Quite a unique graphical memoir, this. But it could have been so much better.

Magali is an eleven year old with super-achiever psychologist parents and an elder sister who is brilliant at school. Magali hence finds herself burdened under the spoken and unspoken expectations of everyone around her. Her terrible anxiety creates a phobia of school that soon generates psychosomatic effects. While she is being home-schooled during this phase, she discovers The Beatles. The rest of the story is about the impact their music made on her life and the way she battled her mental struggled to resume active schooling. 

On the face of it, the concept is fabulous. Teenage struggles with expectations, bodily anxieties and social dilemmas are pretty common. But to see music from many decades before coming to the rescue is novel. However, where the book falls short is in the detailing. The story seems to jump over the hows and whys of Magali’s problem and just reveals the whats. 

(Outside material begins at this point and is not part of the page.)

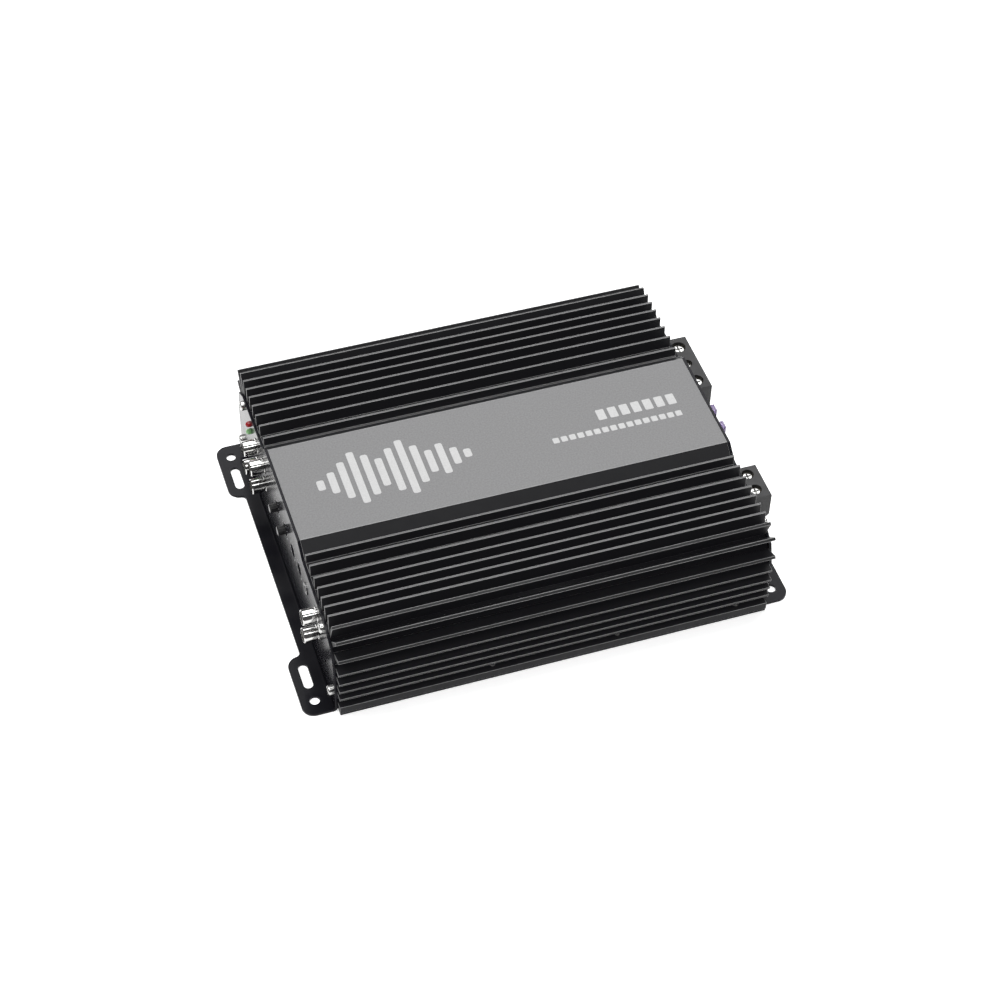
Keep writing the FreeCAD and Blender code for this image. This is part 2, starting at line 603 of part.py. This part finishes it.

The graphical part is good, not great. The earlier pages in the book are primarily white, gray and pink, depicting Magali’s bleak view of life. But with the Beatles introduced, coloured swirls start making an appearance. However, the pages are quite cluttered. There are parallel narratives unfolding on many of the pages, where the illustrations follow one story track and the background script narrates another. It makes for a cramped experience. The font is the biggest disappointment. When everything written in small case cursive, I had to really strain my eyes to understand the lines.

Overall, this might be a one-time read, but nothing exceptional.

Thank you, NetGalley and Europe Comics, for the ARC of the book in exchange for an honest review.